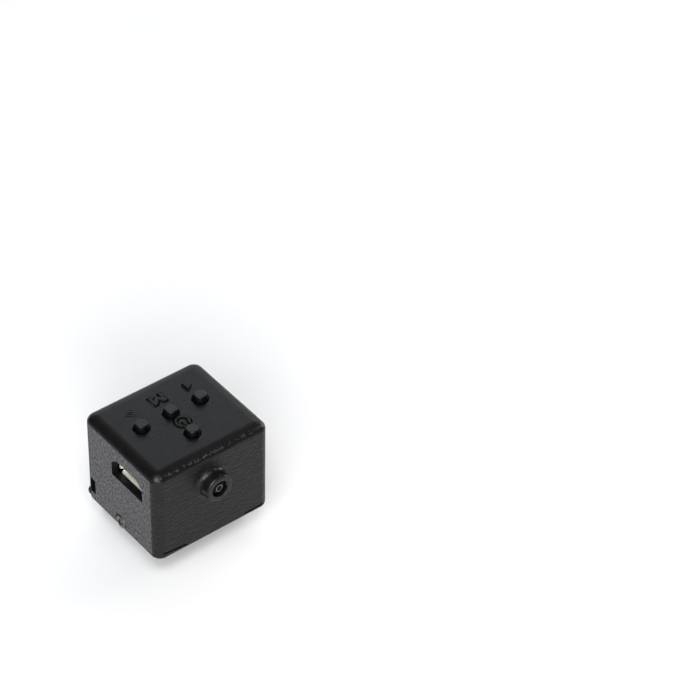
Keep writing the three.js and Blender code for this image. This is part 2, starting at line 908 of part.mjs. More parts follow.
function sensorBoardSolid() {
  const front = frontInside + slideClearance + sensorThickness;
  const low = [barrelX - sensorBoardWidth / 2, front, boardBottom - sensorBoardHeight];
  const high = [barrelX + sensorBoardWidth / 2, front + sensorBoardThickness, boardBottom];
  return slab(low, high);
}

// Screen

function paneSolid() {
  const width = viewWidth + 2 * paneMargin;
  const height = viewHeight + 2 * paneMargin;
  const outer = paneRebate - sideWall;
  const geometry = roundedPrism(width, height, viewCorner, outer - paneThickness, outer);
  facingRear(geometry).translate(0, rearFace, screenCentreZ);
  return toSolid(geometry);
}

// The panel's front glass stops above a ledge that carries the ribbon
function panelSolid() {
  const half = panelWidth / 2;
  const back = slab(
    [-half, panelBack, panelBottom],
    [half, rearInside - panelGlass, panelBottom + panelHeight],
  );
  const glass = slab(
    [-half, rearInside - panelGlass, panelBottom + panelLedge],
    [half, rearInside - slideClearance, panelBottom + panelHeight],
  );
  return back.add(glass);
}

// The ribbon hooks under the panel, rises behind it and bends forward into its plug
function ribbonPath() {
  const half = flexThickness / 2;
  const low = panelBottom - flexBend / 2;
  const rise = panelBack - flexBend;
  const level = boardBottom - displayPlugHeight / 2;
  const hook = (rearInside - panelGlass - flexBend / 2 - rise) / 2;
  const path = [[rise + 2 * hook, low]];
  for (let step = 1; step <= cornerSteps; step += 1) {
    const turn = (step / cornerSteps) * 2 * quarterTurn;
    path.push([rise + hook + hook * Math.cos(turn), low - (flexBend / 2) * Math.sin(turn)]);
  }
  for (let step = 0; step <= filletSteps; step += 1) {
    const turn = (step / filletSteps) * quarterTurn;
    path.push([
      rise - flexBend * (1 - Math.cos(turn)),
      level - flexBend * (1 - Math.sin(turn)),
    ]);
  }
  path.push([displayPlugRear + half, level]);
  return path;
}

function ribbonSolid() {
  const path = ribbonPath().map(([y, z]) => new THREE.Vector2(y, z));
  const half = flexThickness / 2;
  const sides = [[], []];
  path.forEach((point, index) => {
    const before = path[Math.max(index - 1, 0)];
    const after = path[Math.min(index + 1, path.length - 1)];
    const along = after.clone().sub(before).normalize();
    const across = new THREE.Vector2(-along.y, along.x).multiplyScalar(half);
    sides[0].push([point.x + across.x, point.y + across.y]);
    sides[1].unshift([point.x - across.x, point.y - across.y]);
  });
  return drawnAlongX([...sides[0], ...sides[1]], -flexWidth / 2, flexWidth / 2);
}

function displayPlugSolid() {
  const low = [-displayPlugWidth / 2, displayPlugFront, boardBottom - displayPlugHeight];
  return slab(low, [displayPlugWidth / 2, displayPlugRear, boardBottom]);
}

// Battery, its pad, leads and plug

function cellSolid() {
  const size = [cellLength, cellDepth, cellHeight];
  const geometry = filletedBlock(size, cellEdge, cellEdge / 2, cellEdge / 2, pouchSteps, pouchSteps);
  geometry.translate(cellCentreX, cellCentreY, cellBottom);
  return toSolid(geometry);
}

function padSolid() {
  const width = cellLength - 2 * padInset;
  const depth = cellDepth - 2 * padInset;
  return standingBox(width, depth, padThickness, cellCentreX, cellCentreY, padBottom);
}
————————
### TASK TO COMPLETE
Please output the entire listing exactly as it stands.

### SOLVED EXERCISE
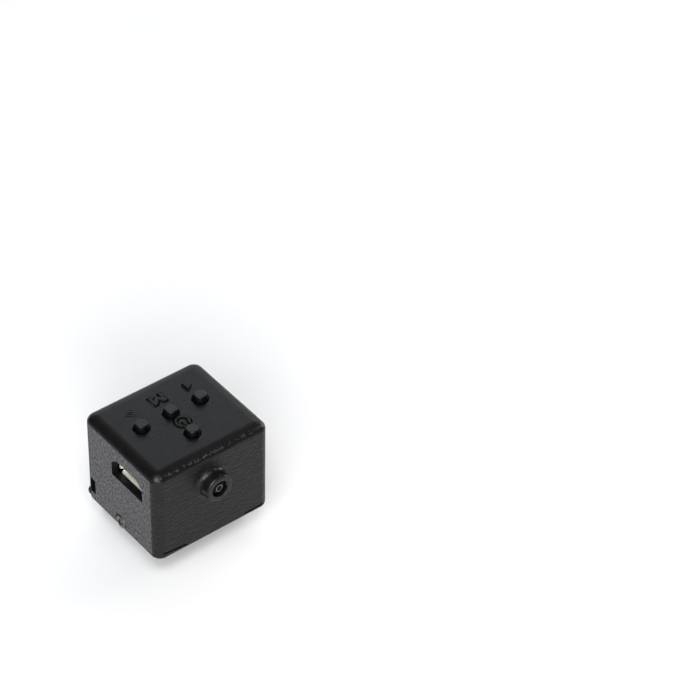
Keep writing the three.js and Blender code for this image. This is part 2, starting at line 908 of part.mjs. More parts follow.
function sensorBoardSolid() {
  const front = frontInside + slideClearance + sensorThickness;
  const low = [barrelX - sensorBoardWidth / 2, front, boardBottom - sensorBoardHeight];
  const high = [barrelX + sensorBoardWidth / 2, front + sensorBoardThickness, boardBottom];
  return slab(low, high);
}

// Screen

function paneSolid() {
  const width = viewWidth + 2 * paneMargin;
  const height = viewHeight + 2 * paneMargin;
  const outer = paneRebate - sideWall;
  const geometry = roundedPrism(width, height, viewCorner, outer - paneThickness, outer);
  facingRear(geometry).translate(0, rearFace, screenCentreZ);
  return toSolid(geometry);
}

// The panel's front glass stops above a ledge that carries the ribbon
function panelSolid() {
  const half = panelWidth / 2;
  const back = slab(
    [-half, panelBack, panelBottom],
    [half, rearInside - panelGlass, panelBottom + panelHeight],
  );
  const glass = slab(
    [-half, rearInside - panelGlass, panelBottom + panelLedge],
    [half, rearInside - slideClearance, panelBottom + panelHeight],
  );
  return back.add(glass);
}

// The ribbon hooks under the panel, rises behind it and bends forward into its plug
function ribbonPath() {
  const half = flexThickness / 2;
  const low = panelBottom - flexBend / 2;
  const rise = panelBack - flexBend;
  const level = boardBottom - displayPlugHeight / 2;
  const hook = (rearInside - panelGlass - flexBend / 2 - rise) / 2;
  const path = [[rise + 2 * hook, low]];
  for (let step = 1; step <= cornerSteps; step += 1) {
    const turn = (step / cornerSteps) * 2 * quarterTurn;
    path.push([rise + hook + hook * Math.cos(turn), low - (flexBend / 2) * Math.sin(turn)]);
  }
  for (let step = 0; step <= filletSteps; step += 1) {
    const turn = (step / filletSteps) * quarterTurn;
    path.push([
      rise - flexBend * (1 - Math.cos(turn)),
      level - flexBend * (1 - Math.sin(turn)),
    ]);
  }
  path.push([displayPlugRear + half, level]);
  return path;
}

function ribbonSolid() {
  const path = ribbonPath().map(([y, z]) => new THREE.Vector2(y, z));
  const half = flexThickness / 2;
  const sides = [[], []];
  path.forEach((point, index) => {
    const before = path[Math.max(index - 1, 0)];
    const after = path[Math.min(index + 1, path.length - 1)];
    const along = after.clone().sub(before).normalize();
    const across = new THREE.Vector2(-along.y, along.x).multiplyScalar(half);
    sides[0].push([point.x + across.x, point.y + across.y]);
    sides[1].unshift([point.x - across.x, point.y - across.y]);
  });
  return drawnAlongX([...sides[0], ...sides[1]], -flexWidth / 2, flexWidth / 2);
}

function displayPlugSolid() {
  const low = [-displayPlugWidth / 2, displayPlugFront, boardBottom - displayPlugHeight];
  return slab(low, [displayPlugWidth / 2, displayPlugRear, boardBottom]);
}

// Battery, its pad, leads and plug

function cellSolid() {
  const size = [cellLength, cellDepth, cellHeight];
  const geometry = filletedBlock(size, cellEdge, cellEdge / 2, cellEdge / 2, pouchSteps, pouchSteps);
  geometry.translate(cellCentreX, cellCentreY, cellBottom);
  return toSolid(geometry);
}

function padSolid() {
  const width = cellLength - 2 * padInset;
  const depth = cellDepth - 2 * padInset;
  return standingBox(width, depth, padThickness, cellCentreX, cellCentreY, padBottom);
}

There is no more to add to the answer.